Definitely another 50 releases. I think we’ll reach that a lot quicker because I’ve got a system, and I’m sat on a lot of music. We should be on the 100th release by the end of 2025. If you’ve got a good plan and you’re on top of things, I think it is very possible to do without skirmishing the quality, which I don’t think we do. We’ve got some big projects as well after this 50th release. One is called Battle World. And it’s basically going to be, again, a compilation that’s led up to by a series of releases. There’s going to be collaborations of artists that wouldn’t usually collab together. Also, as I promised last year as well, there will be another Vibe City this year too.

Love it! So lastly, what your thoughts on drum & bass in general are at the moment?

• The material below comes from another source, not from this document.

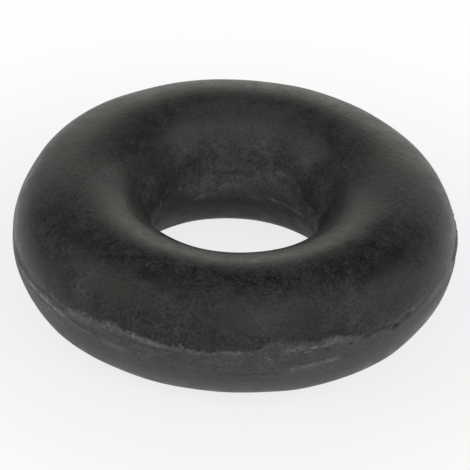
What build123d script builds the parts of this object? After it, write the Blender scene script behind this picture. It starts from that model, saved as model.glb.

It’s obviously getting a lot of attention now in the mainstream media and that always trickles down to people like myself. I think something needs to be done with the events, they have suffered greatly despite what’s going on. The Dnb Allstars events, they’re amazing and they’re full, but they’re the only events that are really doing exceptionally well. People are struggling with putting events on and I think a lot of the big DJs need to help to nurture some of these younger promoters. It’s all well and good if you charge seven grand and you only want to play those things but your bread and butter are these younger, smaller promoters in these little towns and cities that are putting events on. They put their wages on the line to actually do it and if they can’t get people in by getting some names on to actually support them, they’re just going to stop doing events. So to see the smaller and more independent promoters receive more support from the bigger DJs and the punters would be amazing and do wonders for the live events in the scene.